In view of the persistence of human rights violations in Burundi, we are concerned by the recent agreement signed between Tanzania and Burundi to organise the return of Burundian asylum seekers and refugees, either willingly or by force, and if needed, without the assistance of the UN High Commissioner for Refugees. A good part of our work this year has been to document the human rights violations that targeted Burundian refugees who returned to the country. We recommend that all States grant prima facie refugee status to Burundian asylum-seekers and ensure strict adherence to the principles of non-refoulement and protection of refugees.
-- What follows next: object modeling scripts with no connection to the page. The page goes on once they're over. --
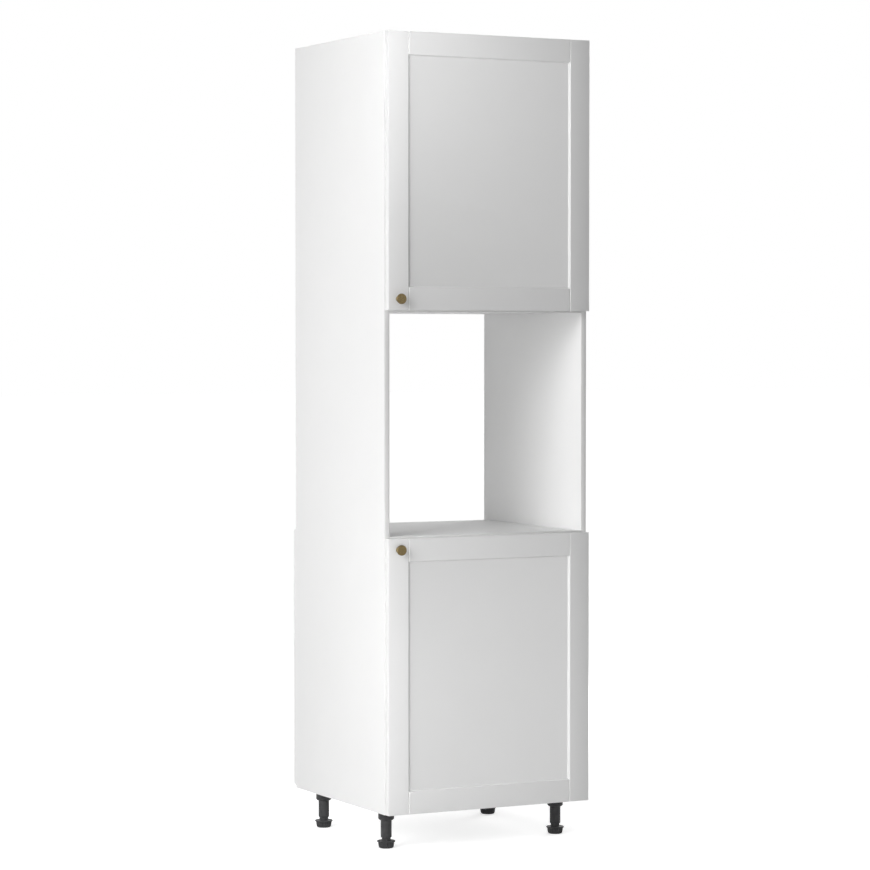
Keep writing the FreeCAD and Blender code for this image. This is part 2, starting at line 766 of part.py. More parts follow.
def shaker_door(door):
    """A routed one-piece door: a flat recessed panel and V grooves along the stiles."""
    low, high = DOOR_SPANS[door]
    slab = block((-DOOR_EDGE, DOOR_EDGE), (DOOR_FRONT, DOOR_REAR), (low, high))
    slab = slab.makeChamfer(DOOR_EDGE_CHAMFER, slab.Edges)
    mouth = rectangle(FRAME_WIDTH, low, high, DOOR_FRONT)
    floor = rectangle(FRAME_WIDTH + RECESS_SLOPE, low, high, DOOR_FRONT + PANEL_RECESS)
    cuts = [faceted([mouth, floor])]
    for side in (-1, 1):
        line = side * (DOOR_EDGE - FRAME_WIDTH)
        groove = outline(
            [
                Vector(line - GROOVE_HALF_WIDTH, DOOR_FRONT, low),
                Vector(line + GROOVE_HALF_WIDTH, DOOR_FRONT, low),
                Vector(line, DOOR_FRONT + GROOVE_DEPTH, low),
            ]
        )
        cuts.append(Part.Face(groove).extrude(UP * (high - low)))
    for height in hinge_heights(door):
        mouth_centre = Vector(CUP_X, DOOR_REAR, height)
        cuts.append(prism(CUP_SIDES, CUP_RADIUS, CUP_DEPTH, mouth_centre, FORWARD))
        cuts += cup_screws(height, SCREW_FIT)
    cuts.append(knob_screw_hole(door))
    return slab.cut(cuts)


def knob(door):
    """A turned disc knob on a short neck, screwed on from behind."""
    centre = Vector(-DOOR_EDGE + KNOB_INSET, DOOR_FRONT, KNOB_HEIGHTS[door])
    levels = [
        (KNOB_BASE_RADIUS, 0.0),
        (KNOB_NECK_RADIUS, KNOB_BASE),
        (KNOB_NECK_RADIUS, KNOB_OUT - KNOB_RIM - KNOB_UNDERCUT),
        (KNOB_RADIUS, KNOB_OUT - KNOB_RIM),
        (KNOB_RADIUS, KNOB_OUT),
    ]
    sections = [ring(KNOB_SIDES, radius, centre + FORWARD * out, FORWARD) for radius, out in levels]
    radius = KNOB_SCREW_RADIUS + HOLE_FIT
    bore = prism(SMALL_SIDES, radius, KNOB_SCREW_BITE + HOLE_FIT, centre, FORWARD)
    return faceted(sections).cut(bore)


def knob_screw(door):
    seat = Vector(-DOOR_EDGE + KNOB_INSET, DOOR_REAR, KNOB_HEIGHTS[door])
    head = prism(CAM_SIDES, KNOB_SCREW_HEAD_RADIUS, KNOB_SCREW_HEAD, seat, BACK)
    length = DOOR_THICKNESS + KNOB_SCREW_BITE
    shank = prism(SMALL_SIDES, KNOB_SCREW_RADIUS, length, seat, FORWARD)
    return fuse([head, shank])


def bumpers(door):
    low, high = DOOR_SPANS[door]
    dots = []
    for z in (low + BUMPER_END_INSET, high - BUMPER_END_INSET):
        centre = Vector(-OUTER + BOARD / 2, DOOR_REAR, z)
        thickness = DOOR_GAP - BUMPER_CLEARANCE
        dots.append(prism(CAM_SIDES, BUMPER_RADIUS, thickness, centre, BACK))
    return dots


plate_screw_group = []
arm_screw_group = []
for door_name in DOOR_SPANS:
    heights = hinge_heights(door_name)
    nodes[door_name + "_door"] = shaker_door(door_name)
    nodes[door_name + "_knob"] = knob(door_name)
    nodes[door_name + "_knob_screw"] = knob_screw(door_name)
    nodes[door_name + "_door_bumpers"] = Part.makeCompound(bumpers(door_name))
    nodes[door_name + "_hinge_cups"] = Part.makeCompound([hinge_cup(z) for z in heights])
    nodes[door_name + "_hinge_pins"] = Part.makeCompound([hinge_pin(z) for z in heights])
    nodes[door_name + "_hinge_arms"] = Part.makeCompound([hinge_arm(z) for z in heights])
    nodes[door_name + "_hinge_plates"] = Part.makeCompound([hinge_plate(z) for z in heights])
    cup_screw_group = []
    for z in heights:
        cup_screw_group += cup_screws(z)
        plate_screw_group += plate_screws(z)
        arm_screw_group.append(headed_arm_screw(z))
    nodes[door_name + "_cup_screws"] = Part.makeCompound(cup_screw_group)
nodes["hinge_plate_screws"] = Part.makeCompound(plate_screw_group)
nodes["hinge_arm_screws"] = Part.makeCompound(arm_screw_group)


# Legs


def leg_socket(x, y):
    """A screwed-on plate with a round collar and the spigot that the column plugs onto."""
    plate = block(
        (x - SOCKET_PLATE_HALF, x + SOCKET_PLATE_HALF),
        (y - SOCKET_PLATE_HALF, y + SOCKET_PLATE_HALF),
        (BODY_BOTTOM - SOCKET_PLATE, BODY_BOTTOM),
    )
    corner_edges = [edge for edge in plate.Edges if edge.Length < SOCKET_PLATE + 0.01]
    plate = plate.makeChamfer(SOCKET_PLATE_CORNER, corner_edges)
    levels = [
        (COLLAR_RADIUS, BODY_BOTTOM - SOCKET_PLATE),
        (COLLAR_RADIUS, COLUMN_TOP + COLLAR_BEVEL),
        (COLLAR_RADIUS - COLLAR_BEVEL, COLUMN_TOP),
    ]
    collar = faceted([ring(LEG_SIDES, radius, Vector(x, y, z), UP) for radius, z in levels])
    spigot_radius = SPINDLE_RADIUS + SPINDLE_FIT - SPIGOT_FIT
    spigot = prism(
        SPINDLE_SIDES, spigot_radius, SPIGOT_LENGTH, Vector(x, y, COLUMN_TOP), DOWN
    )
    return fuse([plate, collar, spigot]).cut(leg_screws(x, y, SCREW_FIT))


def leg_column(x, y):
    """A tube that carries the spindle of the foot."""
    top = Vector(x, y, COLUMN_TOP)
    bore = prism(SPINDLE_SIDES, SPINDLE_RADIUS + SPINDLE_FIT, COLUMN_LENGTH, top, DOWN)
    return prism(LEG_SIDES, COLUMN_RADIUS, COLUMN_LENGTH, top, DOWN).cut(bore)


def ribbed_ring(x, y, z, radius):
    """The corners of pointed ribs around the foot."""
    points = []
    for number in range(2 * FOOT_RIBS):
        angle = math.pi * number / FOOT_RIBS
        reach = radius * (1 - FOOT_RIB_SHARE * (number % 2))
        points.append(Vector(x + reach * math.cos(angle), y + reach * math.sin(angle), z))
    return points


def leg_foot(x, y):
    """A moulded foot: a ribbed grip under a flange, and the spindle above it."""
    grip_top = FOOT_HEIGHT - FOOT_FLANGE
    grip = [
        ribbed_ring(x, y, 0, FOOT_TREAD_RADIUS),
        ribbed_ring(x, y, FOOT_TREAD_BEVEL, FOOT_BASE_RADIUS),
        ribbed_ring(x, y, grip_top, FOOT_GRIP_RADIUS),
    ]
    flange_start = Vector(x, y, grip_top)
    flange = prism(LEG_SIDES, FOOT_FLANGE_RADIUS, FOOT_FLANGE, flange_start, UP)
    spindle_start = Vector(x, y, FOOT_HEIGHT)
    spindle = prism(SPINDLE_SIDES, SPINDLE_RADIUS, SPINDLE_LENGTH, spindle_start, UP)
    return fuse([faceted(grip), flange, spindle])


sockets = []
columns = []
socket_screws = []
for place, (leg_x, leg_y) in leg_places().items():
    sockets.append(leg_socket(leg_x, leg_y))
    columns.append(leg_column(leg_x, leg_y))
    socket_screws += leg_screws(leg_x, leg_y)
    nodes["leg_foot_" + place] = leg_foot(leg_x, leg_y)
nodes["leg_sockets"] = Part.makeCompound(sockets)
nodes["leg_columns"] = Part.makeCompound(columns)
nodes["leg_socket_screws"] = Part.makeCompound(socket_screws)

os.makedirs("parts", exist_ok=True)
for node, shape in nodes.items():
    assert shape.isValid(), node
    shape.exportStep("parts/" + node + ".step")
    print(node, len(shape.Solids), round(shape.Volume, 1))
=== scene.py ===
import math

import bmesh
import bpy
from mathutils import Matrix, Vector


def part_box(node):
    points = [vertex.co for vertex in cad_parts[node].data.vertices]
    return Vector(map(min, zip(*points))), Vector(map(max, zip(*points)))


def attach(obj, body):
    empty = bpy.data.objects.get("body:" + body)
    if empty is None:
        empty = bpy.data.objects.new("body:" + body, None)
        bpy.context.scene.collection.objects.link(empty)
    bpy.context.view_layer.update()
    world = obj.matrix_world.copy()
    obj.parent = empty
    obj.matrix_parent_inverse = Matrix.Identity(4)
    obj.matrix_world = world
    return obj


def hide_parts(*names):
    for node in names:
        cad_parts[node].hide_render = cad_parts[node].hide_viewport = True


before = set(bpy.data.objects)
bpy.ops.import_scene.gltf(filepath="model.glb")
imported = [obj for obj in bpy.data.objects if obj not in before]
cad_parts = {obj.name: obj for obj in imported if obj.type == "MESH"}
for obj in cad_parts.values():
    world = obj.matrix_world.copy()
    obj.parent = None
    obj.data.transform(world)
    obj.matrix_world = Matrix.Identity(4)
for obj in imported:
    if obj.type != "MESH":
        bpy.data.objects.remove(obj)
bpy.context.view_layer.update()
scene = bpy.context.scene


# Camera: it stands in front of the unit and to its left, a little under eye height.
# The lens is long, so the upright edges stay almost parallel.
camera_data = bpy.data.cameras.new("camera")
camera = bpy.data.objects.new("camera", camera_data)
scene.collection.objects.link(camera)
scene.camera = camera
CAMERA_PLACE = (-3.7621, -7.217, 1.329)
CAMERA_TURN = math.radians(-27.418)
CAMERA_TILT = math.radians(90 - 1.812)
camera_data.lens = 125.0
camera_data.sensor_width = 36.0
camera_data.clip_end = 200.0
camera.location = CAMERA_PLACE
camera.rotation_euler = (CAMERA_TILT, 0.0, CAMERA_TURN)
scene.view_settings.view_transform = "Standard"


# Studio: a plain white floor that runs into a white background. A large soft lamp stands
# on the left and two small ones point at the doors' left edges. Soft lamps also stand
# behind, on the right and overhead, and a wide, low sun fills the front.
def shader(name):
    """A new material with its node tree, its links and its Principled shader."""
    material = bpy.data.materials.new(name)
    material.use_nodes = True
    tree = material.node_tree
    return material, tree, tree.nodes["Principled BSDF"]


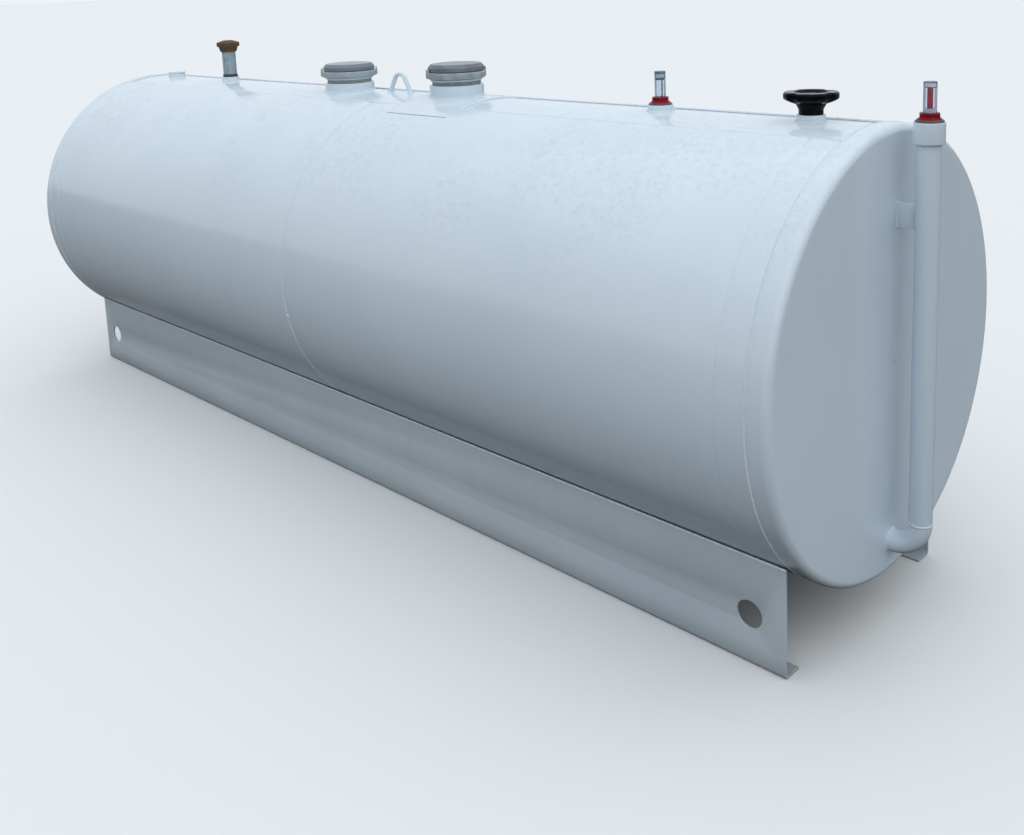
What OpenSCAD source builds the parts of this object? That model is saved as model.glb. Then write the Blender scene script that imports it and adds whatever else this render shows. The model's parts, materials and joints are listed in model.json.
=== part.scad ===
// Double-wall horizontal storage tank with flat heads, on a full-length steel skid.
// X runs along the tank towards the head that carries the monitor pipe, and Z is up.
// The origin is on the ground, in the middle of the tank and its monitor pipe.

/* [Tank] */
// Outside diameter of the tank
tank_d = 1219.2; // [1100:0.1:1400]
// Length over the two flat heads
tank_len = 3962.4; // [3800:0.1:5200]
// Height of the tank's underside above the ground
tank_lift = 152.4; // [110:0.1:250]
// Plate thickness of the outer wrap
wrap_wall = 3.4; // [2.6:0.1:4.4]
// Plate thickness of the inner shell
shell_wall = 4.8; // [3:0.1:9]
// Plate thickness of the flat heads
head_wall = 6.4; // [5.2:0.1:9]
// Depth of a head from its face to its seam
head_depth = 64; // [56:1:110]
// Outside radius of the knuckle round a head
head_knuckle = 40; // [20:1:50]
// Distance that the inner shell runs into the rim of a head
shell_lap = 14; // [6:1:24]
// Distance of the girth seam in front of the tank's middle
girth_x = 38; // [-120:1:120]

/* [Bare strip along the crest] */
// Angle from the crest to the wrap's edge on the near side
strip_near = 16; // [14:0.5:20]
// Angle from the crest to the wrap's edge on the far side
strip_far = 11; // [11:0.5:20]
// Width of the bar that closes the space between the walls at the wrap's edges
closure_w = 12; // [6:1:25]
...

We reaffirm the importance for the Government of Burundi to respect the Arusha Peace Agreement and to implement the recommendations contained in our various reports, which are more than ever valid and relevant. The new recommendations addressed to the authorities this year are primarily meant to prevent a deterioration of the situation. We insist in particular on the recommendations regarding the importance for Burundi to re-engage constructively and collaboratively with all international and regional human rights mechanisms; on the measures to be taken to ensure the structural and financial independence of national human rights mechanisms and to build the capacity of their members. Equally important is the recommendation to guarantee, in law and in practice, the rights to freedom of information, association and peaceful assembly, which are crucial for ensuring a climate of political tolerance and a genuine multiparty system in an electoral context. Finally, we recommend that the Government guarantee the independence of the National Electoral Commission (CENI) and provide access to national and international independent electoral observers, ensuring their freedom of movement to carry out their work before, during and after the elections.
Thank you for your attention.
WFP, Country file, Burundi, April 2019.
UNDP, Human development index, 2018.